Hi again, I'm not sure whether What could we do with this? refers to the sub after the question, or the way Perl disallows certain characters in variable names. If the latter, I would suggest that independent of your variable naming issue, you consider extensibility of your program.
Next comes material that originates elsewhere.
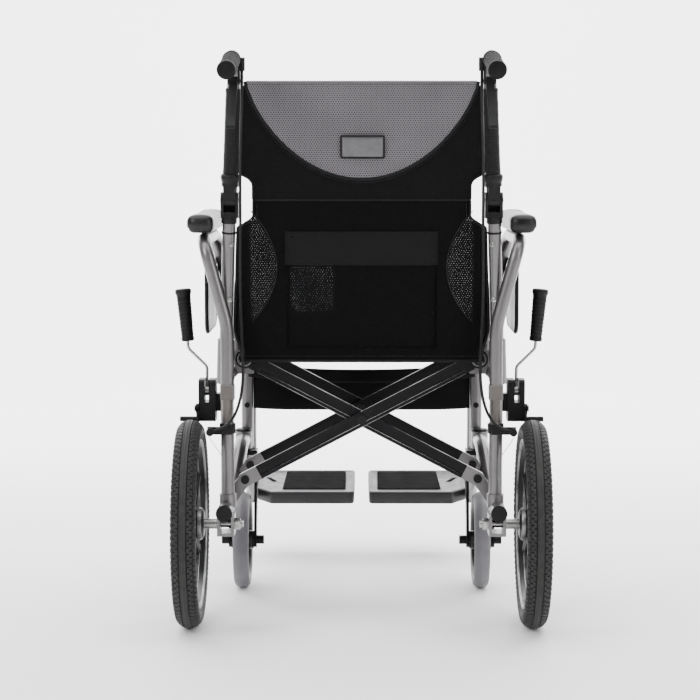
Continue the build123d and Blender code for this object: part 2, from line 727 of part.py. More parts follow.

There doesn't seem to be much advantage to a sub named $_to_¥ as compared to a more generic one that takes arguments:
use strict;
use warnings;
use Test::More;
use Test::More::UTF8; # loads utf8.pm
sub convert_currency {
my %map = (
'$¥' => sub { $_[0] * 105.4 },
'¥$' => sub { $_[0] * 0.0095 },
'$€' => sub { $_[0] * 0.89 },
'€$' => sub { $_[0] * 1.12 },
);
my ($from, $to, $amount) = @_;
my $converter = $map{"$from$to"};
return sprintf( '%.3f', $converter->($amount) );
}
is( convert_currency('$', '¥', 5), '527.000', '$ -> ¥' );
is( convert_currency('€', '$', 42.02), '47.062', '€ -> $' );
is( convert_currency('$', '€', 42.02), '37.398', '$ -> €' );
done_testing;
$ prove -v monks/11104981.pl
monks/11104981.pl ..
ok 1 - $ -> ¥
ok 2 - € -> $
ok 3 - $ -> €
1..3
ok
All tests successful.
Files=1, Tests=3, 0 wallclock secs ( 0.02 usr 0.00 sys + 0.04 cusr
+ 0.00 csys = 0.06 CPU)
Result: PASS
Hope this helps!
The way forward always starts with a minimal test.